Je crois, messieurs, en avoir dit assez sur cet objet, pour engager le gouvernement à méditer sérieusement mes observations. Je sais que le gouvernement est animé du désir d’avoir du nouveau, de présenter des projets de loi, d’écouter ceux qui lui donnent des idées. Eh bien qu’il étudie mes idées, et il rendra un service au pays.

M. le ministre des finances (M. Mercier) – Messieurs, l’honorable membre, dans la dernière discussion sur le budget des finances, a déjà présenté à la chambre une partie des observations qu’il vient de vous exposer de nouveau.

L’honorable membre voudra d’abord bien m’accorder que le passé n’est plus à nous, que par conséquent il ne peut me reprocher aujourd’hui ce qui s’est fait il y a trois ou quatre ans. Il y aurait d’ailleurs double emploi, puisque le même reproche a déjà été fait dans la dernière session, bien qu’alors, pas plus qu’aujourd’hui, il ne pouvait s’adresser à mon administration.

L’honorable membre m’a fait des observations auxquelles nous avons déjà eu égard. Quel est l’état actuel des choses ? Est-ce que dans ce moment nous laissons des crédits sans emploi ? Je déclare à la chambre que tous les crédits accordés pour le service de la douane sont absorbés.

Je ne prétends pas cependant qu’à l’expiration de l’année il ne restera pas quelques sommes, du reste assez légères, provenant de vacances d’emploi. Malgré tous les soins que j’apporte à pourvoir le plus promptement possible aux emplois vacants, il y a cependant de petits intervalles, ce qui peut faire qu’il reste une faible somme disponible à la fin de l’année. Mais des nominations ont été faites, jusqu’à concurrence des crédits accordés par la chambre

Je ne m’occuperai pas des exercices clos ; je dirai seulement que probablement la plus grande partie des crédits restés sans emploi proviennent aussi des vacances, et, en second lieu, de ce que l’organisation qui a dû être complétée par suite des différentes augmentations de crédits, n’a pas toujours et lieu immédiatement après le vote des lois qui accordaient ces crédits.

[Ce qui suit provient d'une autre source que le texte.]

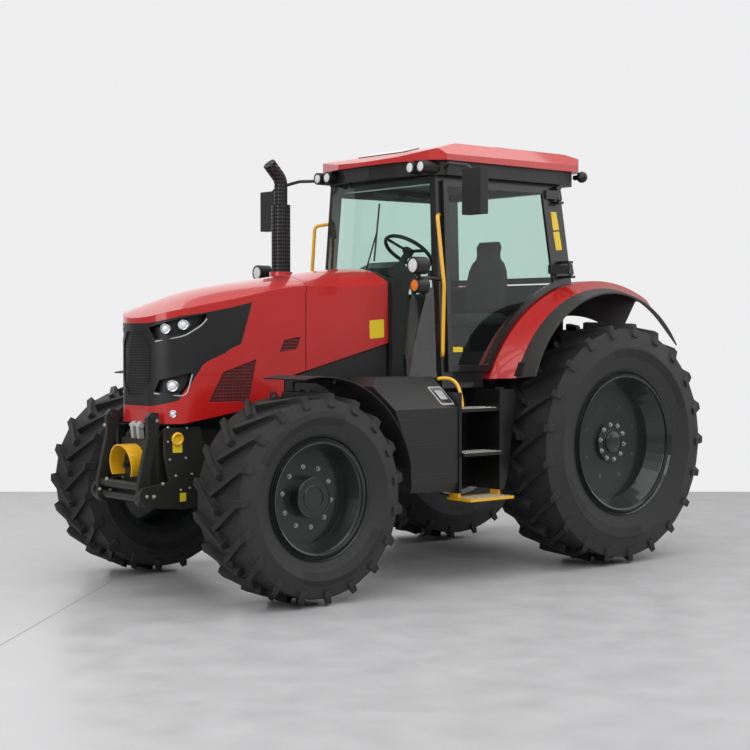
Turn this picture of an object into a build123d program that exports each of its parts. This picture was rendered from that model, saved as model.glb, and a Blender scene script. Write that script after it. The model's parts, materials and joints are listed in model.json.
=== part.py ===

Du reste, je puis donner à l’honorable membre l’assurance que le gouvernement porte la plus sérieuse attention non-seulement à l’emploi immédiat des crédits, mais aussi à la surveillance qui s’exerce en matière de douanes. Il n’y a pas de jour que des améliorations ne soient introduites dans ce service. Chaque mois je me suis rendu compte de tous les mouvements de la fraude sur les frontières du royaume, du nombre des saisies, du nombre des individus arrêtés ; et par suite de ces informations, de nouvelles instructions sont données ; des modifications sont apportées dans la distribution des brigades ; on renforce les postes où l’on juge que cette mesure peut être nécessaire.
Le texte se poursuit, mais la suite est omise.